I also happen to agree with Kottke who says that mahogany is the better tone wood for a 12 (even tho mine are rose). A 12 is so complex to start with that you don't need to add a lot of overtones and color. A 12 is also one place that I would consider maple. Strong wood for the top and braces - I used adi for the Stella clone.
Second, scale length is a function of tuning (basically, as you tune down you want a longer scale and probably bigger strings). For concert, short Martin scale (24.9) and lights (10-46). For D (which is what many 12 string players prefer), 25.4 and mediums (12-54). For the Leo Kottke growl (C or C#) 26 or so and "heavies" (13-56), and if you want to emulate Ledbelly and Pete Seeger, 27 inch and strings in the 14 to 16-60 range.
The neck on my OM is a short scale Martin from their production line (John scored that for me). It would be exactly what you would get on a modern D12-28. I am using a standard double acting truss rod (adjuster inside the body) and a standard martin fretboard. Mine is 1-7/8 at the nut, 16 inch radius. It is a dovetail but I don't happen to believe that the neck joint or the truss rods are the week spots (my old D12-28 has a non adjustable t/r and after 40 years the relief is 0.008, it did have a reset but then so did my 40 year old D18).
Guilds are noted for having chunky necks - and they have two truss rods, but still dovetail necks. Taylors have thin necks, one truss rod and their NT bolt on. The old Stellas had non adjustable t/r's and were dovetail, I made mine with a double acting rod and bolt on. Interestly, I just did a set up on it this weekend - with no strings on it has zero relief, strung up it has 0.005. I wouldn't worry about the neck if you build well.

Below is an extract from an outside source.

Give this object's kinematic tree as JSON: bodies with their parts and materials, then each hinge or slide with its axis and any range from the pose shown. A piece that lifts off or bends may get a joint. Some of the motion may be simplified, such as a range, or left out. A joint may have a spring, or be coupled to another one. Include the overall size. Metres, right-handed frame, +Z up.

Top and bracing is another matter - in my opinion you should bump the thickness a hair (lets say 10%) and increase the braces a bit - taller or wider, whatever you like. Taylor and Martin do not scallop (actually the LKSM has very fat braces that are deeply scalloped). I think adding a third tone bar is a good idea, particularly on a jumbo or dread. Your bridge plate should be a little bigger than normal but I wouldn't go overboard with it. The are two ways to do the pins - either with the primaries next to the saddle (Taylor, Martin Grand J) or the octaves (other Martins, Guilds I think). The first makes more sense from a theoretical standpoint but if you use a martin bridge (again, from John) you might not have a choice.
Just my $0.02 - lots of different ways to skin this cat. Good luck with your build.
http://www.kitguitarsforum.com/archives ... 45_0_9_0_C
http://www.kitguitarsforum.com/archives ... 61_0_6_0_C
http://www.kitguitarsforum.com/archives ... 14_0_9_0_C
http://bigroadblues.com/forum/viewtopic.php?f=4&t=10985
btw - I made a drilling jig for the tuner holes based on the Martin spacing using a cnc milling machine. You are welcome to use it if you do a paddle head. The spacing is much tighter than standard - you'll want to use some mini tuners.